(Scripts that build objects)
* start *

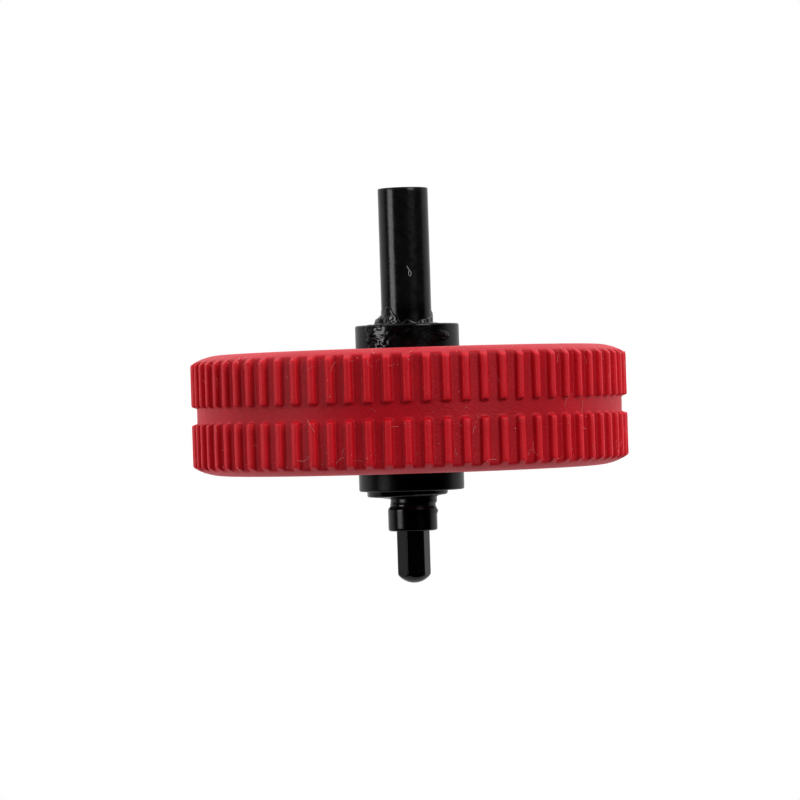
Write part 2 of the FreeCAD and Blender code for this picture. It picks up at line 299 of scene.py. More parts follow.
AXLE_SEGMENTS = 180
HEXAGON_INRADIUS = 0.87
HEXAGON_CORNER = 0.99
HEXAGON_SOFTNESS = 0.03
HEXAGON_TURN = math.radians(-22)
TIP_DOME_RADIUS = 1.21
TIP_SOFTNESS = 0.05
TIP_START = 0.002
TIP_HEIGHT = 0.7
TIP_STEPS = 18
JOURNAL_RADIUS = 1.47
JOURNAL_ROUNDING = 0.12
JOURNAL_LOW = -7.24
JOURNAL_HIGH = -5.97
JOURNAL_EDGE_STEPS = 5
JOURNAL_STEPS = 14
PIN_ROWS = (-9.0, -8.2, JOURNAL_LOW - 0.05, JOURNAL_LOW)
BURR_REACH = 0.075
BURR_SPREAD = 0.22
BURR_BELOW_EDGE = 0.12
BURR_HEIGHT = 0.11
NOTCH_DEPTH = 0.03
NOTCH_EXTRA_LEFT = 0.11
NOTCH_EXTRA_RIGHT = 0.04
NOTCH_ROWS = (0.15, 0.4, 0.7, 0.92, 1.0)
NECK_WAIST = -5.72
NECK_LOW = NECK_WAIST + 0.06
NECK_RADIUS = 1.44
NECK_EXTRA_RIGHT = 0.05
NECK_LESS_LEFT = 0.14
NECK_LUMP = 0.012
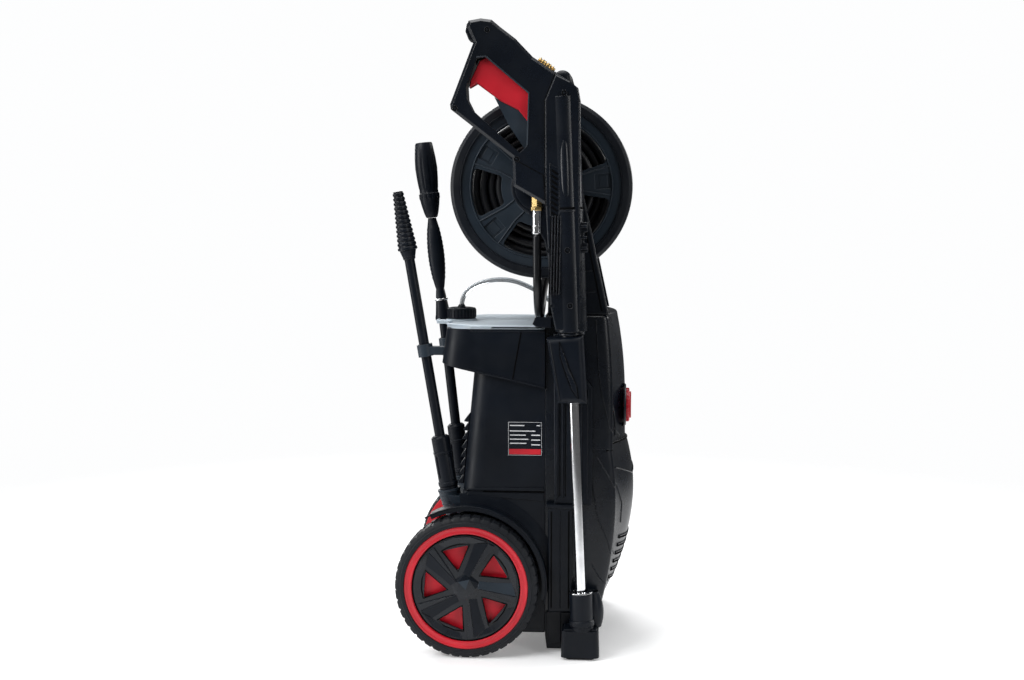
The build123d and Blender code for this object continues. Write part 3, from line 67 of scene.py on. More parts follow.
def new_material(name):
    made = bpy.data.materials.new(name)
    made.use_nodes = True
    return made, made.node_tree.nodes, made.node_tree.links


def noise(nodes, links, place, scale, detail=3.0):
    """Noise over the piece's own coordinates, in features per metre."""
    made = nodes.new("ShaderNodeTexNoise")
    made.inputs["Scale"].default_value = scale
    made.inputs["Detail"].default_value = detail
    links.new(place.outputs["Object"], made.inputs["Vector"])
    return made


def ramp(nodes, links, source, low, high, start=0.35, end=0.65):
    """Blend from low to high as source goes from start to end; low and high are colours or numbers."""
    made = nodes.new("ShaderNodeValToRGB")
    made.color_ramp.elements[0].position = start
    made.color_ramp.elements[1].position = end
    for element, value in zip(made.color_ramp.elements, (low, high)):
        element.color = (*value, 1) if hasattr(value, "__len__") else (value, value, value, 1)
    links.new(source, made.inputs["Fac"])
    return made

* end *

Print every entry exactly as written.

### Exercise output
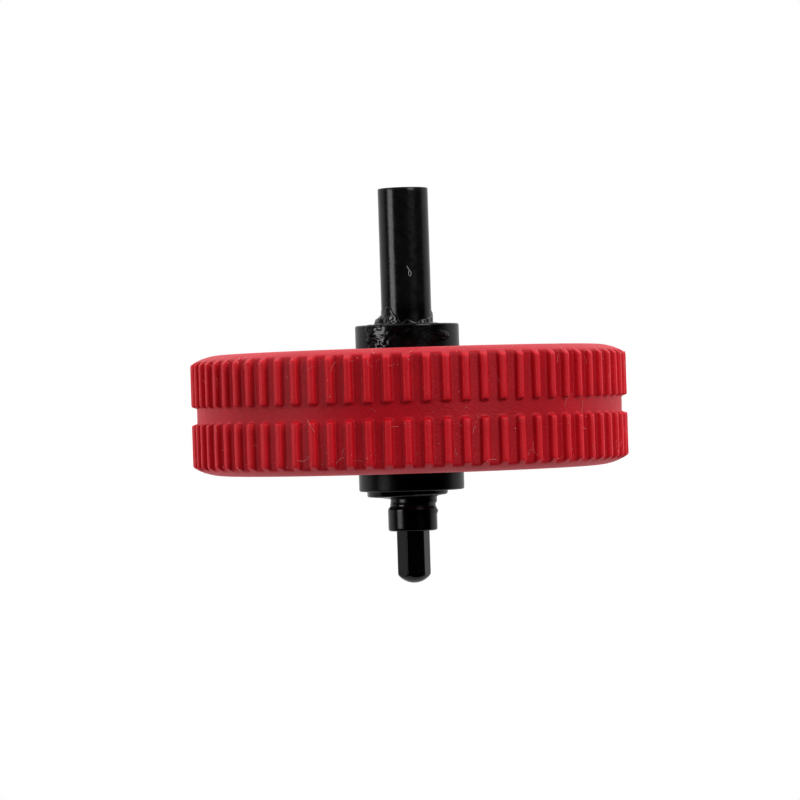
Write part 2 of the FreeCAD and Blender code for this picture. It picks up at line 299 of scene.py. More parts follow.
AXLE_SEGMENTS = 180
HEXAGON_INRADIUS = 0.87
HEXAGON_CORNER = 0.99
HEXAGON_SOFTNESS = 0.03
HEXAGON_TURN = math.radians(-22)
TIP_DOME_RADIUS = 1.21
TIP_SOFTNESS = 0.05
TIP_START = 0.002
TIP_HEIGHT = 0.7
TIP_STEPS = 18
JOURNAL_RADIUS = 1.47
JOURNAL_ROUNDING = 0.12
JOURNAL_LOW = -7.24
JOURNAL_HIGH = -5.97
JOURNAL_EDGE_STEPS = 5
JOURNAL_STEPS = 14
PIN_ROWS = (-9.0, -8.2, JOURNAL_LOW - 0.05, JOURNAL_LOW)
BURR_REACH = 0.075
BURR_SPREAD = 0.22
BURR_BELOW_EDGE = 0.12
BURR_HEIGHT = 0.11
NOTCH_DEPTH = 0.03
NOTCH_EXTRA_LEFT = 0.11
NOTCH_EXTRA_RIGHT = 0.04
NOTCH_ROWS = (0.15, 0.4, 0.7, 0.92, 1.0)
NECK_WAIST = -5.72
NECK_LOW = NECK_WAIST + 0.06
NECK_RADIUS = 1.44
NECK_EXTRA_RIGHT = 0.05
NECK_LESS_LEFT = 0.14
NECK_LUMP = 0.012
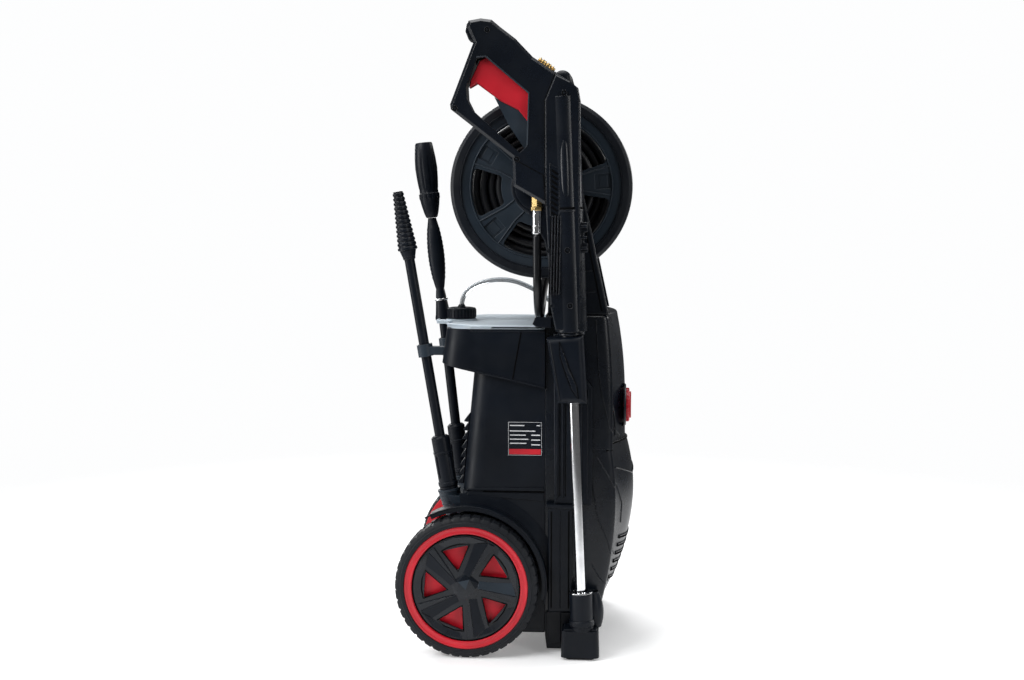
The build123d and Blender code for this object continues. Write part 3, from line 67 of scene.py on. More parts follow.
def new_material(name):
    made = bpy.data.materials.new(name)
    made.use_nodes = True
    return made, made.node_tree.nodes, made.node_tree.links


def noise(nodes, links, place, scale, detail=3.0):
    """Noise over the piece's own coordinates, in features per metre."""
    made = nodes.new("ShaderNodeTexNoise")
    made.inputs["Scale"].default_value = scale
    made.inputs["Detail"].default_value = detail
    links.new(place.outputs["Object"], made.inputs["Vector"])
    return made


def ramp(nodes, links, source, low, high, start=0.35, end=0.65):
    """Blend from low to high as source goes from start to end; low and high are colours or numbers."""
    made = nodes.new("ShaderNodeValToRGB")
    made.color_ramp.elements[0].position = start
    made.color_ramp.elements[1].position = end
    for element, value in zip(made.color_ramp.elements, (low, high)):
        element.color = (*value, 1) if hasattr(value, "__len__") else (value, value, value, 1)
    links.new(source, made.inputs["Fac"])
    return made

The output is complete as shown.